Le second pas politique en ce sens a été les deux journées d’auditions au parlement fédéral. Elles ont été menées dans le but de nourrir la réflexion des député ·es. Des représentant·es de la plateforme stop-statut-cohabitant. be, du secteur académique, des syndicats, des mutuelles ont témoigné et se sont prononcés sur cette mesure. Nous avons senti au niveau politique une reconnaissance de la nécessité de supprimer· le statut ou tout du moins de l’adapter. C’est la position de tous les partis politiques, à l’exception du MR, pour qui il est hors de question de parler du statut tant qu’on ne revoit pas en profondeur la question de la Sécurité sociale.

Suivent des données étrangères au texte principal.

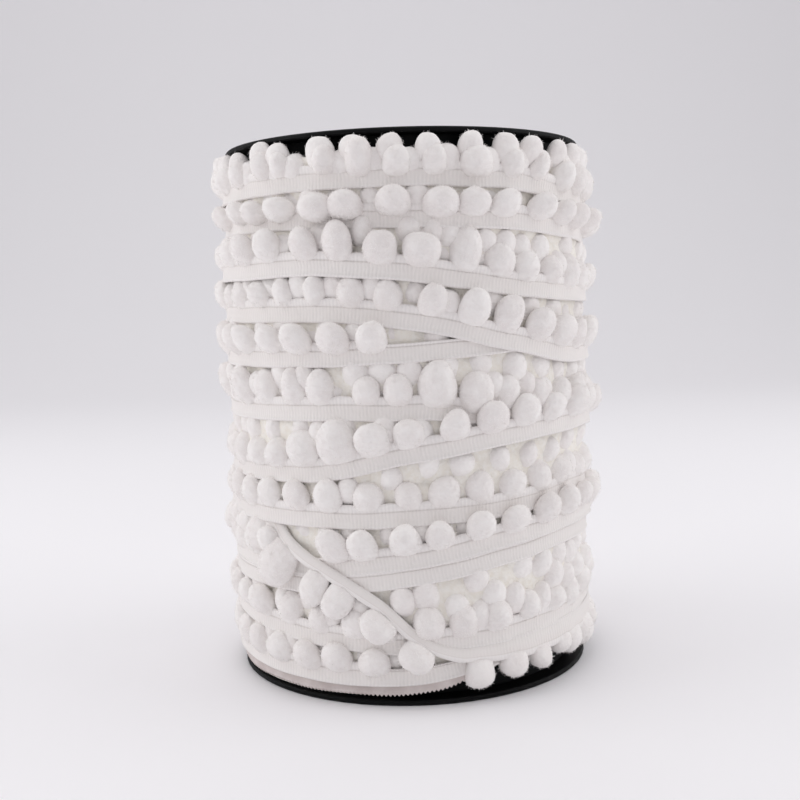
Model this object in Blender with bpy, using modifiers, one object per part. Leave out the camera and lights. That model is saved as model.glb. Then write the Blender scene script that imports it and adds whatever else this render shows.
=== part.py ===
# Pompom fringe trim wound on a reel. Metres, +Z up, the origin at the centre of the bottom face.
# The header tape winds down the reel in one continuous strip, with a pompom on its edge at every pitch.

import math
import random

import bmesh
import bpy
from mathutils import Matrix, Vector

MM = 0.001

# The reel: two thin discs.
REEL_HEIGHT = 160 * MM
FLANGE_RADIUS = 55 * MM
FLANGE_THICKNESS = 1.5 * MM
FLANGE_SIDES = 64
FLANGE_EDGE = 0.4 * MM

# The roll beneath, with a ridge for each of its turns. The gap is what parts touching pieces.
GAP = 0.3 * MM
ROLL_RADIUS = 50.3 * MM
ROLL_RIDGE = 1.4 * MM
ROLL_PITCH = 11.5 * MM
ROLL_SIDES = 32
ROLL_ROWS = 56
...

Avez-vous le sentiment que c’est en bonne voie ?

Je pense que le combat n’a jamais été aussi loin, mais ce n’est pas pour autant qu’il faut baisser les bras et se dire que l’on a gagné, c’est maintenant qu’il faut mettre le paquet pour que les politiques s’en emparent. C’est quitte ou double, tant que ce n’est pas dans l’accord de gouvernement, rien ne changera.

→ Rendez-vous sur le site stop-statut-cohabitant.be pour faire partie des signataires / Facebook/stopstatutcohabitant


TÉMOIGNAGES

Bernard
"Mon épouse est au chômage suite à l’arrêt de son activité d’indépendante pour raison de santé. Pour ma part, je suis pensionné. Mon épouse touche le chômage de co-habitante (785 €) et moi, parce que mon épouse a ce revenu, on a diminué ma pension de plus ou moins 500 €. Donc le fait de notre cohabitation (nous sommes mariés) entraîne une double pénalité." 

Éric
"J’espère que l’on va pouvoir stopper le statut de cohabitant, cela isole les gens, ça les empêche de vivre ensemble, à l’heure où il manque des logements, et où l’on demande à la population de faire des efforts de consommation d’énergie. Aujourd’hui, vivre seul, c’est à coup sûr se retrouver dans les dettes, les revenus salaires et indemnités sociales ne permettent plus de faire face à des charges individuelles." 

Axel
"Donner le statut isolé permettrait de mettre tout le monde sur un pied d’égalité et de ne pas avoir peur de vivre avec quelqu’un. Et d’avoir une meilleure entraide pour le futur. Se nourrir et nous permettre de trouver notre voie sans se lancer sur le premier travail, car on a besoin d’argent. Et pouvoir trouver le métier qui nous plaît." 

Jean-Sébastien
"Je vis en colocation avec une amie. Depuis janvier 2023, elle est sous mutuelle, car elle est tombée en burn-out. Comme nous vivons dans le même appartement, nous sommes considérés comme cohabitants, pourtant, c’est une colocation. Avec le statut cohabitant, elle ne touche plus que 1200 € par mois et en janvier 2024, plus que 800 €. Je dois donc assumer beaucoup plus les factures, mais mon salaire ne va pas suffire. Je ne peux pas tout payer. De plus, nous avons pris cette colocation, car les prix des loyers sont élevés et que ça nous permettait de préparer l’avenir. On a essayé de faire comprendre tout cela, la mutuelle et la police se renvoient la balle et nous demandent que tout soit séparé, les compteurs électriques, internet, salle de bain, etc. Dans ce cas, ce n’est plus une colocation, mais deux appartements distincts. C’est incompréhensible ! Si cela continue, on ne pourra plus rester." 

Myriam
"Depuis le mois de juillet dernier, mon fils est revenu chez moi. Étant malheureusement demandeuse d’emploi (59 ans) et déficiente auditive, j’éprouve de grosses difficultés à retrouver un emploi. Mon fils a commencé sa vie professionnelle et dès lors, pour les périodes où il travaille, nous passons au statut de cohabitant. Mon fils travaille en intérim ou dans des emplois mal rémunérés et moi, je gagne seulement 1000 euros/mois. Pourquoi un jeune qui doit encore construire son avenir est-il considéré comme cohabitant alors qu’on sait très bien que sans un CDI depuis plusieurs mois, il ne peut pas trouver de logement et doit donc rester auprès de l’un de ses parents ?"

Extraits issus de la plateforme stop-statut-cohabitant.